American Coffee Services was a pioneer in the in-room coffee segment. Levine recalls, “25 years ago, my wife called me while I was at an industry event and says ‘there’s a small coffee pot in the hotel room. You should get into this.’ So we did.”

It required finding a national brand to work with, so Levine pursued Conair® and the Cuisinart® brand. “We got the license from Conair and started placing brewers at hotels,” said Levine. American Coffee Services currently providers the in-room coffee for several national hotel chains. “It’s a substantial part of our business,” added Levine.  

Internet marketing is paramount 

When Levine got into the online coffee retail business 15 years ago, he really learned the importance of the internet. “A lot of internet marketing is essential in the retail space,” said Levine. “To succeed it takes money for qualified consultants who optimize your presence and start a pay per click program.” He believes that it really doesn’t matter if an operation is selling to a local area or is state-wide, internet management is a necessity to survive.  

Levine’s retail segment, called, Coffee House Express, has its own website, independent of American Coffee Services. It operates 24/7, shipping coffee to locations across the U.S. Levine credits its success to the investment he has made in enlisting internet marketing experts and reviewing web analytics with them.

“You think you’re getting a lot of traffic, but sometimes it’s not the right kind — the kind that will lead to a sale,” he said. This is the information a true expert can help uncover and optimize a program to create. “You can’t ignore the internet intellect,” added Levine. “You need high level people with knowledge and background. That is costly, but still not as capital intensive as buying equipment such as games for game rooms.”
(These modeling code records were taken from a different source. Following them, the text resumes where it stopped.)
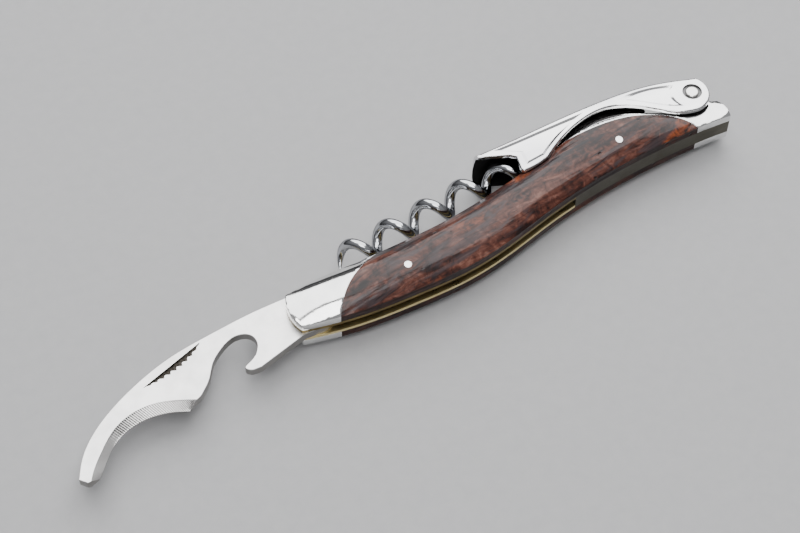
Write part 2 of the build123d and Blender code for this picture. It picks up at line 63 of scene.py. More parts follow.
def add_camera():
    """The photograph's viewpoint: the handle rises to the right, the blade points at the near left."""
    data = bpy.data.cameras.new("camera")
    data.lens = CAMERA_LENS
    data.sensor_width = SENSOR_WIDTH
    data.clip_start = 10 * MM
    camera = bpy.data.objects.new("camera", data)
    look = Vector((
        math.cos(CAMERA_BEARING) * math.cos(CAMERA_ELEVATION),
        math.sin(CAMERA_BEARING) * math.cos(CAMERA_ELEVATION),
        -math.sin(CAMERA_ELEVATION)))
    camera.location = (CAMERA_TARGET - look * CAMERA_DISTANCE) * MM
    camera.rotation_mode = "QUATERNION"
    camera.rotation_quaternion = look.to_track_quat("-Z", "Y")
    bpy.context.scene.collection.objects.link(camera)
    bpy.context.scene.camera = camera


# ---------------------------------------------------------------- shader nodes
def put(tree, kind, sockets=None, **settings):
    """Adds a shader node. A socket's value may be another node's output, which is then linked."""
    node = tree.nodes.new(kind)
    for key, value in settings.items():
        setattr(node, key, value)
    for key, value in (sockets or {}).items():
        if isinstance(value, bpy.types.NodeSocket):
            tree.links.new(value, node.inputs[key])
        else:
            node.inputs[key].default_value = value
    return node


def place(tree, stretch=(1, 1, 1), turn=0.0):
    """Coordinates in millimetres of the piece itself, stretched and turned in plan."""
    source = put(tree, "ShaderNodeTexCoord").outputs["Object"]
    size = tuple(share / MM for share in stretch)
    turned = put(tree, "ShaderNodeVectorRotate", {"Vector": source, "Angle": turn}, rotation_type="Z_AXIS")
    return put(tree, "ShaderNodeMapping", {"Vector": turned.outputs[0], "Scale": size}).outputs[0]


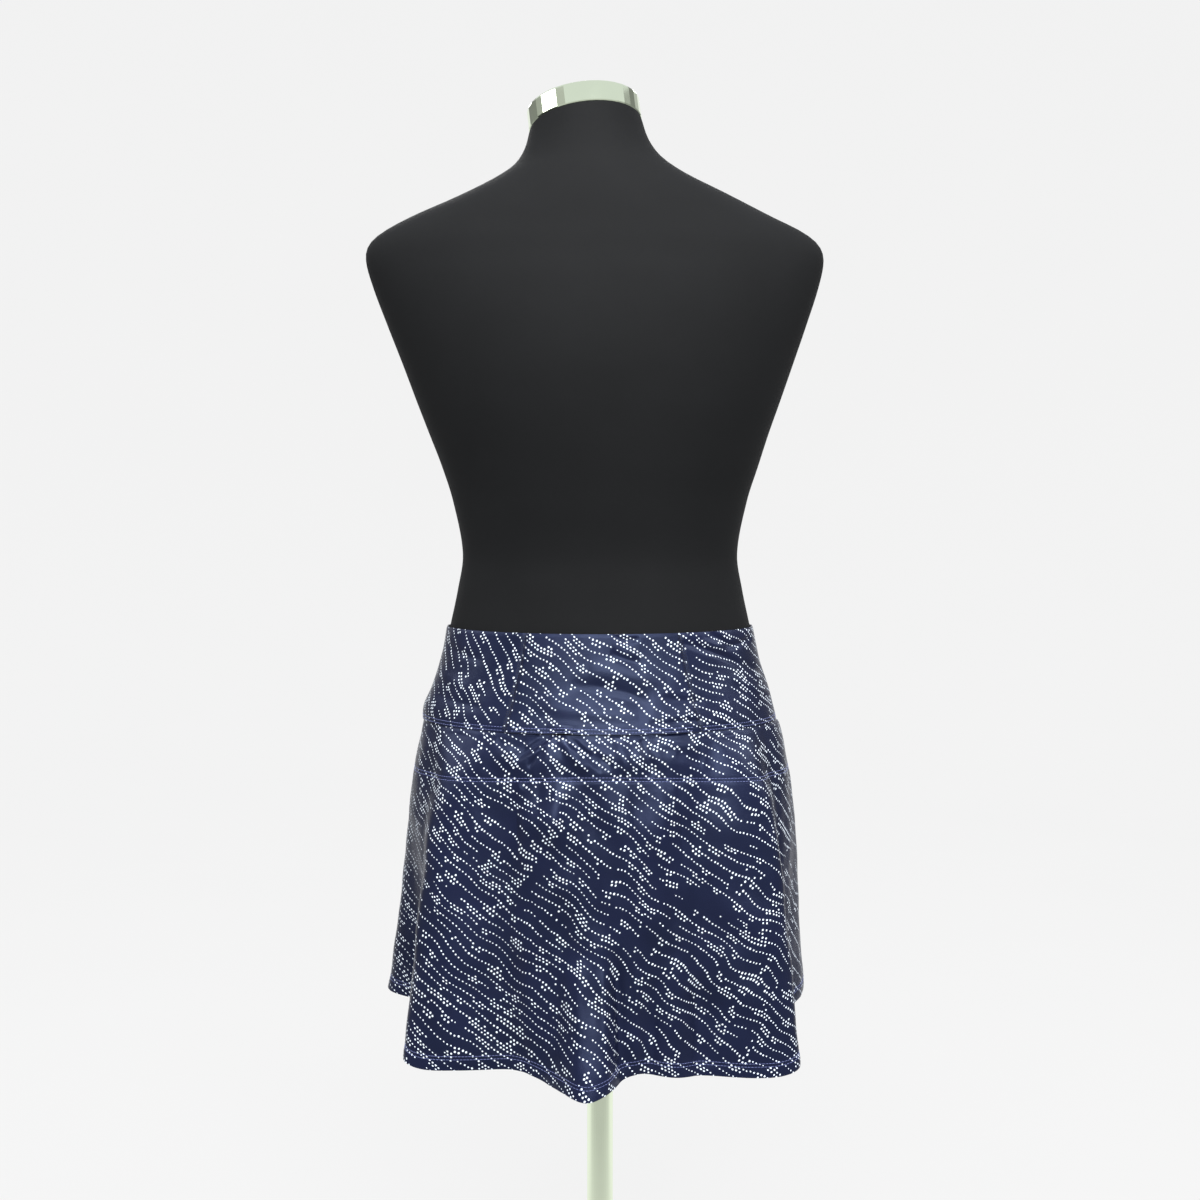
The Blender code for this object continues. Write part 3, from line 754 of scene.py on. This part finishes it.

As the founder and president of American Coffee Services for more than 60 years, Levine has watched the industry change. Now more than ever he says it’s important to balance offering affordable coffee options with service and invest in professional marketing knowledge that includes digital and social consultants. Stay educated on what affects business and stay ahead of trends. Together, it’s a winning strategy he plans to continue using in the future.